En Guatemala probablemente tenemos muchas leyes, algunas incluso muy buenas que defienden derechos fundamentales de las personas. Sin embargo, existe mucha desconfianza sobre su aplicación.
Por Sigfrido Lee
Hace quince años, F. Fukuyama escribió y publicó “Trust”, ”La Confianza”. En este libro hacía referencia a las instituciones que permiten que exista confianza entre los individuos y, en la medida que las mismas son exitosas, igualmente esas sociedades prosperan.

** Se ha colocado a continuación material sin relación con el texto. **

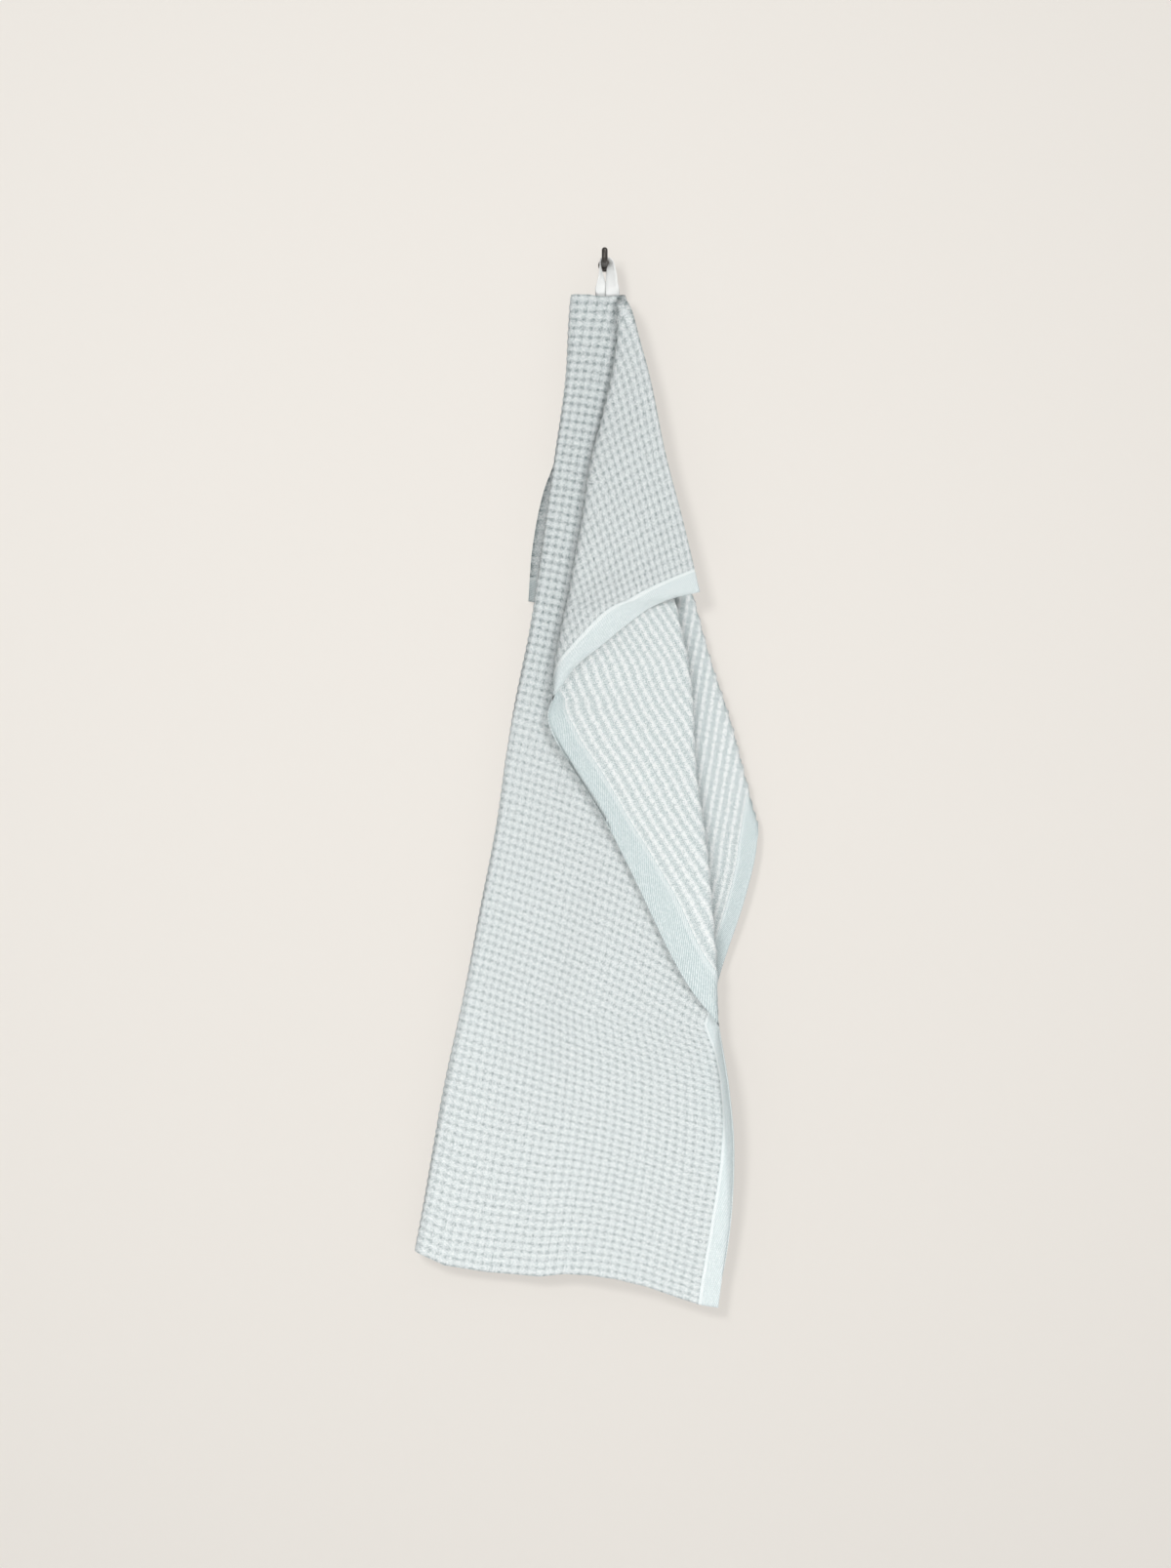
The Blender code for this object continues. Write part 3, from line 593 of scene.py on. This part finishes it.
def unevenness(across, down):
    """Soft unevenness of the hanging cloth, in millimetres."""
    swells = sum(depth * cloth_wave(across, down, wave) for depth, wave in SWELLS)
    creases = cloth_wave(across, down, CREASE_WAVE) * cloth_wave(across, down, CREASE_ENDS_WAVE)
    return (swells + CREASE_DEPTH * creases) * ease(down / UNEVEN_FULL)


def grid_faces(columns, rows, offset, flip):
    """Faces of a grid of points, turned over if asked."""
    faces = []
    for row in range(rows - 1):
        start = offset + row * columns
        for column in range(columns - 1):
            corner = start + column
            face = (corner, corner + 1, corner + columns + 1, corner + columns)
            faces.append(face[::-1] if flip else face)
    return faces


def rim_faces(columns, rows, offset):
    """Narrow faces that join the two skins all round."""
    rim = list(range(columns))
    rim += [columns - 1 + row * columns for row in range(1, rows)]
    rim += [columns * rows - 1 - step for step in range(1, columns)]
    rim += [columns * (rows - 1 - step) for step in range(1, rows - 1)]
    faces = []
    for start, end in zip(rim, rim[1:] + rim[:1]):
        faces.append((end, start, start + offset, end + offset))
    return faces


def add_piece(name, points, faces, coordinates, materials, indices=None):
    """A smooth mesh piece with one texture coordinate for each point."""
    mesh = bpy.data.meshes.new(name)
    mesh.from_pydata([tuple(point) for point in points], [], faces)
    layer = mesh.uv_layers.new(name="cloth")
    corners = np.empty(len(mesh.loops), int)
    mesh.loops.foreach_get("vertex_index", corners)
    layer.data.foreach_set("uv", np.asarray(coordinates, float)[corners].ravel())
    for material in materials:
        mesh.materials.append(material)
    if indices is not None:
        mesh.polygons.foreach_set("material_index", indices)
    mesh.shade_smooth()
    piece = bpy.data.objects.new(name, mesh)
    bpy.context.scene.collection.objects.link(piece)
    return piece


def make_towel(materials):
    """The towel: a front and a back skin over the folded cloth, joined at the rim."""
    across_lines, down_lines = flat_lines()
    across, down = np.meshgrid(across_lines, down_lines)
    middle = place(across, down)
    along_row = np.gradient(middle, axis=1) / np.gradient(across, axis=1)[..., None]
    along_column = np.gradient(middle, axis=0) / np.gradient(down, axis=0)[..., None]
    normal = np.cross(along_column, along_row)
    normal /= np.linalg.norm(normal, axis=-1, keepdims=True)
    front, back = weave_relief(across, down)
    middle = middle + normal * unevenness(across, down)[..., None]
    front_points = middle + normal * front[..., None]
    back_points = middle - normal * back[..., None]
    rows, columns = across.shape
    count = rows * columns
    points = np.vstack([front_points.reshape(-1, 3), back_points.reshape(-1, 3)]) * MM
    faces = grid_faces(columns, rows, 0, True) + grid_faces(columns, rows, count, False)
    skin = len(faces) // 2
    rim = rim_faces(columns, rows, count)
    indices = [0] * skin + [1] * skin + [0] * len(rim)
    flat = np.stack([across / (2 * TOWEL_HALF_WIDTH) + 0.5, 1 - down / TOWEL_LENGTH], axis=-1).reshape(-1, 2)
    return add_piece("waffle_towel", points, faces + rim, np.vstack([flat, flat]), materials, indices)


def tape_route(count):
    """Middle of the tape (across, out, up) with the quarter turns of its width: 0 lies along X, 1 along Y."""
    arc_radius = BAR_RADIUS + LOOP_CLEARANCE + TAPE_THICKNESS / 2
    arc = []
    for step in range(ARC_STEPS + 1):
        angle = math.pi * step / ARC_STEPS
        turn = min(ARC_TURN_STARTS + ARC_TURN_STEP * step, 1.0)
        radius = arc_radius + TAPE_WIDTH / 2 * math.cos(turn * math.pi / 2)
        arc.append((radius * math.cos(angle), LOOP_DEPTH, radius * math.sin(angle), turn))
    return smooth_route(RIGHT_LEG + arc + LEFT_LEG, count)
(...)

Aunque la importancia de las instituciones como factor fundamental del crecimiento económico no era nada nuevo, el enfoque de este autor, tratando de rescatar la “confianza” entre las personas como factor fundamental en el proceso de desarrollo de las naciones, es considerada como una contribución significativa a explicar cuáles son las instituciones relevantes.
En su momento, Fukuyama se enfocó mucho en aquellas instituciones que les permiten a las personas hacer negocios: no sólo es que los contratos se cumplan, sino que creamos que se van a cumplir de manera fácil y barata y que, cuando haya conflictos, los mismos también se resuelvan de manera fácil. Para Guatemala de hoy, probablemente, lo más importante de todo esto es referente a la expectativa de si se cumple o no los contratos. Obvio es que dicha expectativa no se funda en el vacío, más bien depende de realidades concretas.
Explico un poco más: en Guatemala probablemente tenemos muchas leyes, algunas incluso muy buenas que defienden derechos fundamentales de las personas. Sin embargo, existe mucha desconfianza sobre su aplicación, tanto en el cómo se aplican o si se van a aplicar del todo. Incluso, a pesar de que los guatemaltecos hemos superado un proceso democrático para su aprobación, grupos importantes, no por su tamaño sino por el ruido que hacen, las cuestionan y buscan mecanismos alternativos para evitar su cumplimiento: manifestaciones públicas, bloqueo de carreteras e, incluso, sabotaje y mentiras.
Es cierto, las instituciones deben estar sujetas a evolucionar y mejorar. Pero, cuando estos grupos son los primeros en exigir el retroceso y cuestionan el mismo rol del Estado, lo que generan es desconfianza. El caso viene cuando exigen la nacionalización de empresas porque no les gusta la tarifa que cobran o, para satisfacer sus agendas personales, engañan para perjudicar empresas particulares. La peor parte viene de la misma debilidad institucional que, en vez de reclamarles por su irresponsabilidad, les abre nuevos espacios y los invita a “negociar”.
El problema está en que, Dios no quiera, una empresa se convierte en blanco de estos “pseudo movimientos sociales”, ya que el Estado, en vez de defenderla, apadrina los caprichos de estos individuos. El temor de invertir ya es grande por sí sólo; no existe tal cosa de negocio seguro. Pero, si la institucionalidad de un país es incapaz de garantizar los derechos de propiedad de las personas y el disfrute de los mismos, nadie se arriesgará a invertir, no habrá empleos y seguiremos en la pobreza. En términos muy simples, no hay confianza.